Caitlin Russi's The Island explores being thrown into the unfamiliar. Drawing from the experiences of the dancers' quarter life crises, the piece grapples with the Smoke Monster of uncertainty while finding strength in the mysteries of The Island of new experience.
Working exclusively with the haunting and stimulating sounds of electronic group Ratatat, choreographer Alina Hall Sabadish developed Khora to showcase the power of breath and the female body. Lauren Borchard, Sylvana Christopher, Emma Dozier, Betsy Loikow and Caitlin Russi danced an updated and lengthened version of the piece on Saturday, Dec. 3, 2011, as part of Joy of Motion's Dance Project. See Dance Project photos on Facebook.
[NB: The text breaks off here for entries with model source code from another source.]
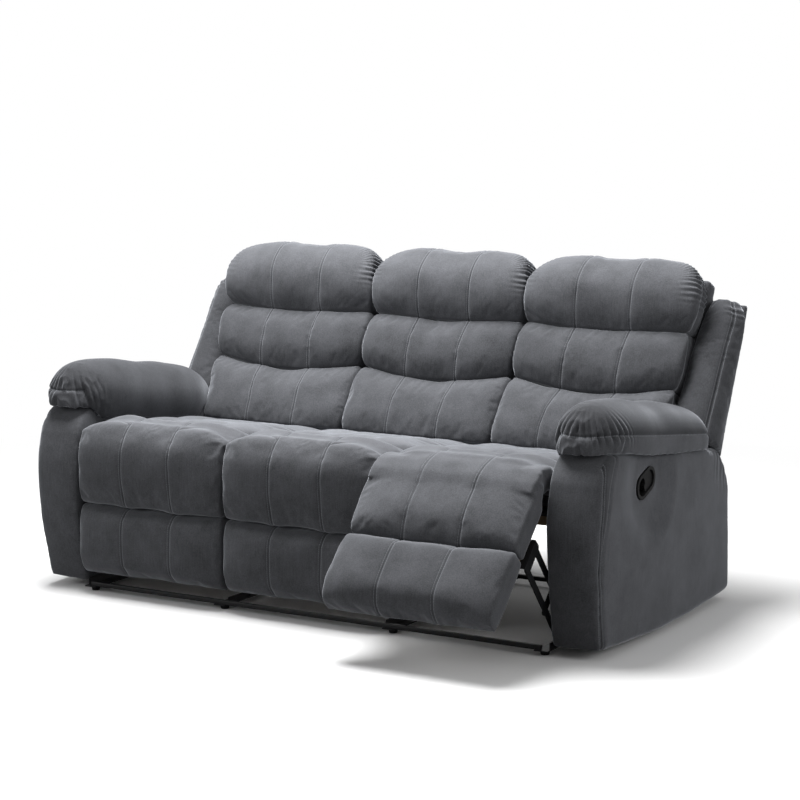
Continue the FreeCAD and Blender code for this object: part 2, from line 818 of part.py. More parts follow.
lever = stadium(inner_long - 2 * lever_play, inner_wide - 2 * lever_play,
                -lever_thick - 1, -1)
front_cut = block(-100, 100, -200, lever_front, -100, 100)
lever = lever.cut(front_cut)
grip = block(-lever_thick - 5, -lever_thick, lever_front, lever_front + 7, -22, 22)
scoop = Part.makeCylinder(15, 40, Vector(-20, lever_front - 6, 6), Vector(1, 0, 0))
lever_pin = Part.makeCylinder(lever_pin_r, 2 * pin_half - 0.4,
                              Vector(pin_x, lever_pin_at, -pin_half + 0.2), Vector(0, 0, 1))
lever = lever.fuse(grip).cut(scoop).fuse(lever_pin).removeSplitter()


def pad_base_z(y):
    """Where the pad lies: along the arm's top, and level where it stands out in front."""
    return arm_top_z(max(y, arm_front_top[0])) + body_gap


def arm_pad_wire(y, half_in, half_out, rise):
    """Cross-section of the pillow arm pad before the arm's room is taken out of it."""
    centre = (arm_in + arm_out) / 2
    base = pad_base_z(y)
    low = base - pad_hang
    left = centre - half_in
    right = centre + half_out
    seam_z = base + 0.36 * rise
    bulge_z = (low + seam_z) / 2

    def at(x, z):
        return Vector(x, y, z)

    return Part.Wire([
        Part.LineSegment(at(left + pad_tuck, low), at(right - pad_tuck, low)).toShape(),
        Part.Arc(at(right - pad_tuck, low), at(right - pad_tuck / 5, bulge_z), at(right, seam_z)).toShape(),
        Part.Arc(at(right, seam_z), at(centre, base + rise), at(left, seam_z)).toShape(),
        Part.Arc(at(left, seam_z), at(left + pad_tuck / 5, bulge_z), at(left + pad_tuck, low)).toShape(),
    ])


arm_half = arm_width / 2
pad_wires = []
for share, narrow_in, narrow_out, high in (
        (0.0, 0.34, 0.34, 0.3),
        (0.04, 0.62, 0.62, 0.66),
        (0.1, 0.84, 0.82, 0.88),
        (0.2, 1.0, 0.96, 1.0),
        (0.45, 1.0, 1.0, 1.0),
        (0.72, 1.0, 1.0, 1.0),
        (0.82, 0.93, 1.0, 0.98),
        (0.9, 0.79, 0.98, 0.94),
        (0.97, 0.66, 0.92, 0.8),
        (1.0, 0.4, 0.7, 0.55)):
    y = pad_front_y + (pad_rear_y - pad_front_y) * share
    rise = (pad_front_rise + (pad_rear_rise - pad_front_rise) * share) * high
    pad_wires.append(arm_pad_wire(y, (arm_half + pad_overhang_in) * narrow_in,
                                  (arm_half + pad_overhang_out) * narrow_out, rise))
arm_room = [
    (2 * pad_front_y, floor_gap),
    (2 * pad_front_y, pad_base_z(pad_front_y)),
    (arm_front_top[0], pad_base_z(pad_front_y)),
    (2 * pad_rear_y, pad_base_z(2 * pad_rear_y)),
    (2 * pad_rear_y, floor_gap),
]
arm_pad = skinned(pad_wires).cut(polygon(arm_room, arm_in - body_gap, 2 * arm_out))

for side in ("left", "right"):
    keep(side, "arm", arm)
    keep(side, "arm_pad", arm_pad)
    keep(side, "handle_bezel", on_arm(bezel))
    keep(side, "release_lever", on_arm(lever))

# The origin moves to the floor under the middle of the depth
box = Part.makeCompound(list(made.values())).optimalBoundingBox(True, False)
mid_depth = (box.YMin + box.YMax) / 2

os.makedirs("parts", exist_ok=True)
for name, shape in made.items():
    placed = shape.copy()
    placed.translate(Vector(0, -mid_depth, 0))
    placed.exportStep("parts/" + name + ".step")
print("nodes", len(made), "mid depth", round(mid_depth, 2))
print("box", [round(v, 1) for v in (box.XMin, box.XMax, box.YMin, box.YMax, box.ZMin, box.ZMax)])
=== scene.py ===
import math

import bmesh
import bpy
import numpy as np
from mathutils import Euler, Matrix, Vector, noise


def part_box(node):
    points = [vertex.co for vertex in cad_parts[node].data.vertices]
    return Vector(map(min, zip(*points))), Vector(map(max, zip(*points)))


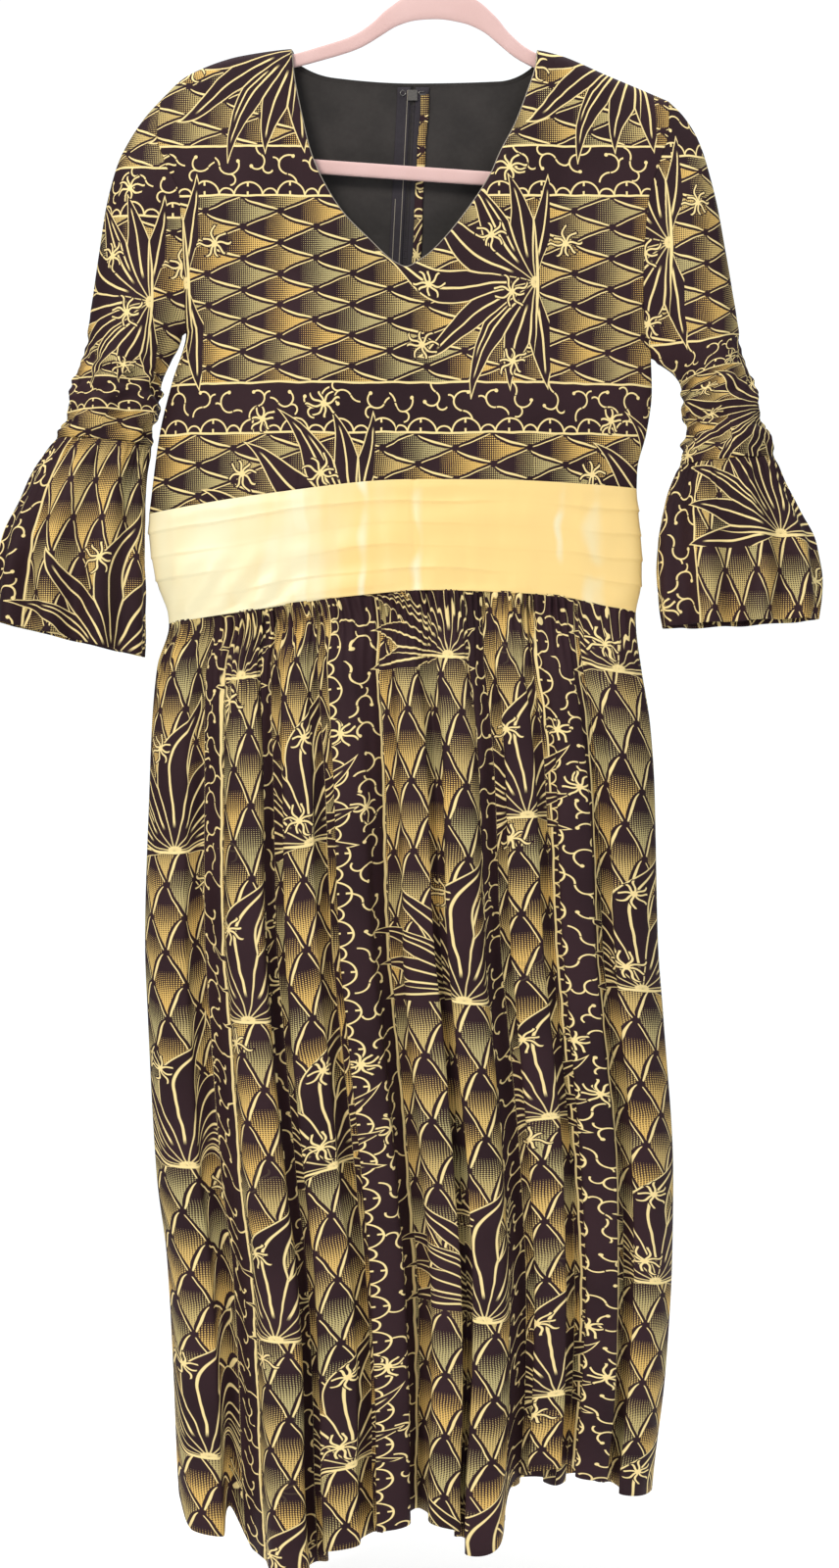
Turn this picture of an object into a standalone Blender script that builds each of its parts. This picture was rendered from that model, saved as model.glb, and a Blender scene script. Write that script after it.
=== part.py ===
"""Ankara wax print dress hanging on a slim flocked hanger.

Blender 4.5. Metres, +Z up, the front faces -Y and +X is the viewer's right.
The origin is the inside top of the hanger's hook. Tables and sizes are in
millimetres and are scaled to metres when a mesh is made.

The dress is cut as flat panels: one bodice front, two bodice backs that meet at
the centre back zip, a three piece waistband, a gathered skirt of one front and
two backs, and two set in sleeves that are gathered onto a flounce. Each panel is
a grid between its own seams, and its wall goes inward from the outer surface.
"""

from collections import namedtuple
from math import cos, pi, radians, sin

import bmesh
import bpy
import numpy as np
from mathutils import Matrix

MM = 0.001

# Cloth walls and seams
CLOTH = 1.6
LINING = 1.0
TAPE = 0.9
SEAM_GAP = 0.5
ROW_GAP = 0.8
LAYER_GAP = 0.35
LINING_GAP = 0.7

# Section of the hanging dress
SECTION_POWER = 2.5
BLEND_POWER = 4.0
SHOULDER_ROLL = 10.0
ARMHOLE_DEPTH = 15.0
NECK_SHARE = 0.52
NECK_POWER = 0.33
NECK_DEPTH_FRONT = 15.5
NECK_DEPTH_BACK = 8.0
ARMHOLE_SHARE = 0.6
BUST_FULLNESS = 5.0
BUST_SPREAD = 95.0
BUST_LEVEL = -395.0

# Waist, where every bodice column ends
WAIST_CENTRE = -42.4
WAIST_HALF = 206.4
BODICE_LENGTH = 350.0

# Centre back zip
SLIT = 1.8
ZIP_TOP = -134.5
ZIP_END = -664.0
ZIP_STEPS = (-140, -150, -170, -210, -260, -330, -400, -470, -500, -530, -565, -590, -612, -640)
TAPE_INNER = 2.5
TAPE_WIDTH = 11.0
CHAIN_HALF = 2.1
CHAIN_THICK = 1.3
SLIDER_TOP = -137.0
SLIDER_LENGTH = 9.0
SLIDER_HALF = 4.0
SLIDER_PLATE = 1.2
SLIDER_WEB_HALF = 1.3
BRIDGE_HALF = 1.1
BRIDGE_BAR = 1.0
BRIDGE_POST = 1.5
PIN_RADIUS = 0.55
PIN_ROOM = 0.35
PULL_HALF = 2.7
PULL_ARM = 1.0
PULL_THICK = 1.0
PULL_START = 6.0
PULL_LENGTH = 19.0
PULL_LEAN = radians(6.0)

# Printed seam allowance that shows beside the zip, and the neck's hook and eye
STRIP_INNER = 6.5
STRIP_OUTER = 13.2
STRIP_WALL = 0.8
STRIP_LEVELS = (-141.0, -150.0, -170.0, -210.0, -260.0, -282.0)
EYE_RADIUS = 2.2
CLASP_RADIUS = 1.2
CLASP_REACH = 2.4
CLASP_LONG = 4.4
CLASP_SHORT = 2.8
FASTENER_WIRE = 0.45
FASTENER_OFFSET = 8.6
FASTENER_LEVEL = -139.5

# Hanger
HANGER_TILT = radians(4.0)
HUMP_TOP = -55.0
HANGER_THICK = 4.8
HANGER_SPLIT = 0.9
HOOK_RADIUS = 18.0
HOOK_START = radians(-65)
HOOK_END = radians(205)
HOOK_STEPS = 19
STEM_FOOT = -54.6
STEM_TOP = -49.0
WIRE_RADIUS = 1.9

TopEdge = namedtuple("TopEdge", "share x z")
SideEdge = namedtuple("SideEdge", "way x z")
Level = namedtuple("Level", "z front back")
Sag = namedtuple("Sag", "share z")
Width = namedtuple("Width", "z left right")
Ring = namedtuple("Ring", "outer_x outer_z inner_x inner_z half_depth")
Fold = namedtuple("Fold", "top hem height")
Spine = namedtuple("Spine", "x z height")

# Shoulders and neckline of the front, from the left shoulder tip to the right one.
FRONT_TOP = (
    TopEdge(-1.00, -238.2, -147.0),
    TopEdge(-0.86, -216.6, -127.5),
    TopEdge(-0.70, -171.8, -110.5),
    TopEdge(-0.52, -128.7, -104.5),
    TopEdge(-0.49, -126.6, -124.0),
    TopEdge(-0.42, -118.7, -165.4),
    TopEdge(-0.355, -110.4, -198.0),
    TopEdge(-0.24, -87.2, -241.8),
    TopEdge(-0.14, -63.1, -267.5),
    TopEdge(-0.05, -39.8, -288.3),
    TopEdge(-0.012, -31.0, -291.6),
    TopEdge(0.035, -17.5, -284.5),
    TopEdge(0.08, -7.5, -276.6),
    TopEdge(0.27, 39.8, -213.6),
    TopEdge(0.32, 48.1, -194.5),
    TopEdge(0.38, 60.6, -170.4),
    TopEdge(0.445, 71.4, -142.2),
    TopEdge(0.49, 78.4, -120.0),
    TopEdge(0.52, 80.5, -105.5),
    TopEdge(0.60, 97.9, -109.5),
    TopEdge(0.78, 139.4, -127.0),
    TopEdge(1.00, 190.9, -148.7),
)

# The back has the same shoulders and a shallow neckline.
BACK_TOP = (
    TopEdge(-1.00, -238.2, -147.0),
    TopEdge(-0.86, -216.6, -127.5),
    TopEdge(-0.70, -171.8, -110.5),
    TopEdge(-0.52, -128.7, -104.5),
    TopEdge(-0.49, -124.0, -115.0),
    TopEdge(-0.33, -93.0, -127.0),
    TopEdge(0.0, -25.0, -131.5),
    TopEdge(0.33, 48.0, -130.0),
    TopEdge(0.49, 77.0, -117.5),
    TopEdge(0.52, 80.5, -105.5),
    TopEdge(0.60, 97.9, -109.5),
    TopEdge(0.78, 139.4, -127.0),
    TopEdge(1.00, 190.9, -148.7),
)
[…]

The Wall is an emotional work that explores the effect of enforced policies of separation on people's lives, focusing on the experience of those living with the separation wall in the West Bank. When a wall goes up, who is walled in, and who is walled out? Led by Betsy Loikow, Glade dancers have explored this topic over the past year through music, poetry, film and narrative accounts of life in the shadow of the wall and its checkpoints. Glade has worked with local Palestinian dabkeh dancer and choreographer Rania Kiblawi to find movement for the piece and taken special inspiration from the writings of Read a review of a past performance of The Wall. See photos of Glade improvising at From Edgewood to the End of the World, a wall in our community.
Collectively choreographed, Mine/Field has always belonged to Glade's audience and community. It started with appeal to the community, continued with data and secrets on paper at Glade's 2015 Gala, and flourished when guest dancers joined and Capital Fringe Festival 2015 approached. Mine/Field, a modern dance about data privacy, national security, and vulnerability, features "exquisite geometry" (DC Metro Theater Arts) and is a "breath of fresh air on an often stale topic" (DC Theatre Scene).